** Problem requirements **
Your task is to extract every line from the material below exactly.

__________

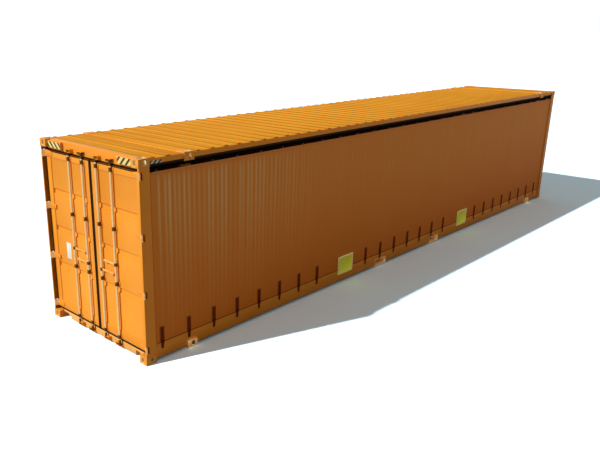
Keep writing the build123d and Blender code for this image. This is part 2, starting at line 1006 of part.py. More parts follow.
def cam_outline(rod_y, towards):
    """A cam in plan: a boss round the rod and an arm whose claw turns in towards the frame."""
    boss = cam_boss
    edge = boss * octagon
    half = cam_width / 2
    outline = (
        (-boss, -edge),
        (-edge, -boss),
        (edge, -boss),
        (boss, -edge),
        (boss, edge),
        (half, boss + edge),
        (half, cam_reach - cam_claw_width),
        (half + cam_claw, cam_reach - cam_claw_width / 2),
        (half + cam_claw, cam_reach - cam_claw_width / 4),
        (half, cam_reach),
        (-half, cam_reach),
        (-boss, edge),
    )
    return [(door_x(rod_depth + depth), rod_y + towards * y) for depth, y in outline]


# Lock rods with a cam at each end, and the handle on each rod
hub_inner = rod_radius + hub_clearance
hub_outer = hub_inner + handle_hub_wall
for place, rod_y in rod_positions.items():
    towards = handle_sides[place]
    with BuildPart() as lock_rod:
        upright(
            door_x(rod_depth),
            rod_y,
            cam_heights[0] - cam_thickness / 2,
            cam_heights[1] + cam_thickness / 2,
            rod_radius,
        )
        for level in cam_heights:
            along_z(
                cam_outline(rod_y, towards),
                level - cam_thickness / 2,
                level + cam_thickness / 2,
            )
    write_pair(lock_rod, f"{place}_lock_rod")

    level = handle_heights[place]
    bar_outline = (
        (0.0, handle_root_half),
        (handle_root_length, handle_half_height),
        (handle_length - handle_tip_length, handle_half_height),
        (handle_length, handle_tip_half),
        (handle_length, -handle_tip_half),
        (handle_length - handle_tip_length, -handle_half_height),
        (handle_root_length, -handle_half_height),
        (0.0, -handle_root_half),
    )
    slot_y = rod_y + towards * (handle_length - padlock_slot_from_tip)
    with BuildPart() as handle:
        with BuildSketch(Plane.YZ.offset(door_x(rod_depth - handle_thickness / 2))):
            with BuildLine():
                Polyline(*[(rod_y + towards * y, level + z) for y, z in bar_outline], close=True)
            make_face()
            with Locations((slot_y, level)):
                Rectangle(padlock_slot, padlock_slot_height, mode=Mode.SUBTRACT)
        extrude(amount=handle_thickness)
        for half_width, mode in ((hub_outer, Mode.ADD), (hub_inner, Mode.SUBTRACT)):
            with BuildSketch(Plane.XY.offset(level - handle_root_half)):
                with Locations((door_x(rod_depth), rod_y)):
                    RegularPolygon(half_width, 8, major_radius=False, rotation=22.5)
            extrude(amount=2 * handle_root_half, mode=mode)
    write_pair(handle, f"{place}_handle")

# Blank white plate on the left leaf
with BuildPart() as document_plate:
    block(
        (door_x(panel_face - plate_thickness), door_x(panel_face)),
        (plate_inner_edge, plate_inner_edge + plate_width),
        (plate_foot, plate_foot + plate_height),
    )
write(document_plate, "document_plate")
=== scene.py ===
# %% [markdown]
# A curtain-side shipping container, dressed around its steel frame.
#
# The frame, doors, castings and rails come in as finished solids. What is made here is what a workshop adds
# last: paint, galvanising, curtains, straps, buckles, rollers, bolts, stripes and floor joints. Lengths are
# in metres: X runs from the door end to the front, Y to the left side, Z up.

# %% Load the frame
import json
import math
import random

import bmesh
import bpy
from mathutils import Matrix, Vector


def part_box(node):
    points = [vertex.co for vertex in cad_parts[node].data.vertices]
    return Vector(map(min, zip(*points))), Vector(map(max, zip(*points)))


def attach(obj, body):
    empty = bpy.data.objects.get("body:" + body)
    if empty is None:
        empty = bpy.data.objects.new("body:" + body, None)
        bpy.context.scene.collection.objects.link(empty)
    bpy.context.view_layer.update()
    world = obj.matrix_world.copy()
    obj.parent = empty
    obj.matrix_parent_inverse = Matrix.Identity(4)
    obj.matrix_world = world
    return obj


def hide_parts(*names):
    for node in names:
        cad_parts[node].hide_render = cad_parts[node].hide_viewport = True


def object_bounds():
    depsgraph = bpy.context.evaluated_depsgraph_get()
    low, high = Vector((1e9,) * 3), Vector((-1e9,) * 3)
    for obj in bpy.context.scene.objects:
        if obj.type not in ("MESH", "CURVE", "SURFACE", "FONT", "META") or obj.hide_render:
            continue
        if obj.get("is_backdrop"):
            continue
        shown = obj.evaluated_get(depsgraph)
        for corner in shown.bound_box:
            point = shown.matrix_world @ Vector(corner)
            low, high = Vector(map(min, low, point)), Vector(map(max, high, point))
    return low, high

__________

** Finished task **
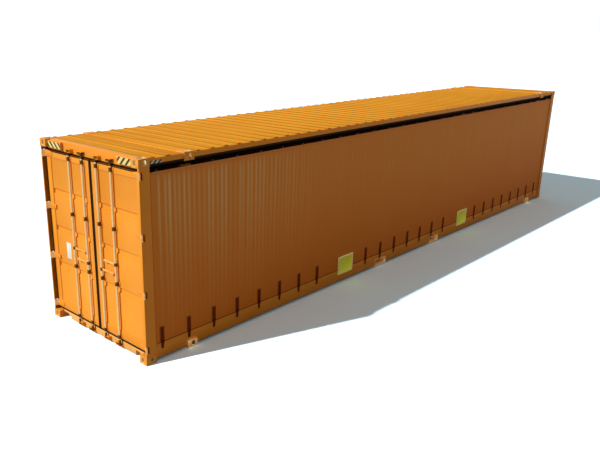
Keep writing the build123d and Blender code for this image. This is part 2, starting at line 1006 of part.py. More parts follow.
def cam_outline(rod_y, towards):
    """A cam in plan: a boss round the rod and an arm whose claw turns in towards the frame."""
    boss = cam_boss
    edge = boss * octagon
    half = cam_width / 2
    outline = (
        (-boss, -edge),
        (-edge, -boss),
        (edge, -boss),
        (boss, -edge),
        (boss, edge),
        (half, boss + edge),
        (half, cam_reach - cam_claw_width),
        (half + cam_claw, cam_reach - cam_claw_width / 2),
        (half + cam_claw, cam_reach - cam_claw_width / 4),
        (half, cam_reach),
        (-half, cam_reach),
        (-boss, edge),
    )
    return [(door_x(rod_depth + depth), rod_y + towards * y) for depth, y in outline]


# Lock rods with a cam at each end, and the handle on each rod
hub_inner = rod_radius + hub_clearance
hub_outer = hub_inner + handle_hub_wall
for place, rod_y in rod_positions.items():
    towards = handle_sides[place]
    with BuildPart() as lock_rod:
        upright(
            door_x(rod_depth),
            rod_y,
            cam_heights[0] - cam_thickness / 2,
            cam_heights[1] + cam_thickness / 2,
            rod_radius,
        )
        for level in cam_heights:
            along_z(
                cam_outline(rod_y, towards),
                level - cam_thickness / 2,
                level + cam_thickness / 2,
            )
    write_pair(lock_rod, f"{place}_lock_rod")

    level = handle_heights[place]
    bar_outline = (
        (0.0, handle_root_half),
        (handle_root_length, handle_half_height),
        (handle_length - handle_tip_length, handle_half_height),
        (handle_length, handle_tip_half),
        (handle_length, -handle_tip_half),
        (handle_length - handle_tip_length, -handle_half_height),
        (handle_root_length, -handle_half_height),
        (0.0, -handle_root_half),
    )
    slot_y = rod_y + towards * (handle_length - padlock_slot_from_tip)
    with BuildPart() as handle:
        with BuildSketch(Plane.YZ.offset(door_x(rod_depth - handle_thickness / 2))):
            with BuildLine():
                Polyline(*[(rod_y + towards * y, level + z) for y, z in bar_outline], close=True)
            make_face()
            with Locations((slot_y, level)):
                Rectangle(padlock_slot, padlock_slot_height, mode=Mode.SUBTRACT)
        extrude(amount=handle_thickness)
        for half_width, mode in ((hub_outer, Mode.ADD), (hub_inner, Mode.SUBTRACT)):
            with BuildSketch(Plane.XY.offset(level - handle_root_half)):
                with Locations((door_x(rod_depth), rod_y)):
                    RegularPolygon(half_width, 8, major_radius=False, rotation=22.5)
            extrude(amount=2 * handle_root_half, mode=mode)
    write_pair(handle, f"{place}_handle")

# Blank white plate on the left leaf
with BuildPart() as document_plate:
    block(
        (door_x(panel_face - plate_thickness), door_x(panel_face)),
        (plate_inner_edge, plate_inner_edge + plate_width),
        (plate_foot, plate_foot + plate_height),
    )
write(document_plate, "document_plate")
=== scene.py ===
# %% [markdown]
# A curtain-side shipping container, dressed around its steel frame.
#
# The frame, doors, castings and rails come in as finished solids. What is made here is what a workshop adds
# last: paint, galvanising, curtains, straps, buckles, rollers, bolts, stripes and floor joints. Lengths are
# in metres: X runs from the door end to the front, Y to the left side, Z up.

# %% Load the frame
import json
import math
import random

import bmesh
import bpy
from mathutils import Matrix, Vector


def part_box(node):
    points = [vertex.co for vertex in cad_parts[node].data.vertices]
    return Vector(map(min, zip(*points))), Vector(map(max, zip(*points)))


def attach(obj, body):
    empty = bpy.data.objects.get("body:" + body)
    if empty is None:
        empty = bpy.data.objects.new("body:" + body, None)
        bpy.context.scene.collection.objects.link(empty)
    bpy.context.view_layer.update()
    world = obj.matrix_world.copy()
    obj.parent = empty
    obj.matrix_parent_inverse = Matrix.Identity(4)
    obj.matrix_world = world
    return obj


def hide_parts(*names):
    for node in names:
        cad_parts[node].hide_render = cad_parts[node].hide_viewport = True


def object_bounds():
    depsgraph = bpy.context.evaluated_depsgraph_get()
    low, high = Vector((1e9,) * 3), Vector((-1e9,) * 3)
    for obj in bpy.context.scene.objects:
        if obj.type not in ("MESH", "CURVE", "SURFACE", "FONT", "META") or obj.hide_render:
            continue
        if obj.get("is_backdrop"):
            continue
        shown = obj.evaluated_get(depsgraph)
        for corner in shown.bound_box:
            point = shown.matrix_world @ Vector(corner)
            low, high = Vector(map(min, low, point)), Vector(map(max, high, point))
    return low, high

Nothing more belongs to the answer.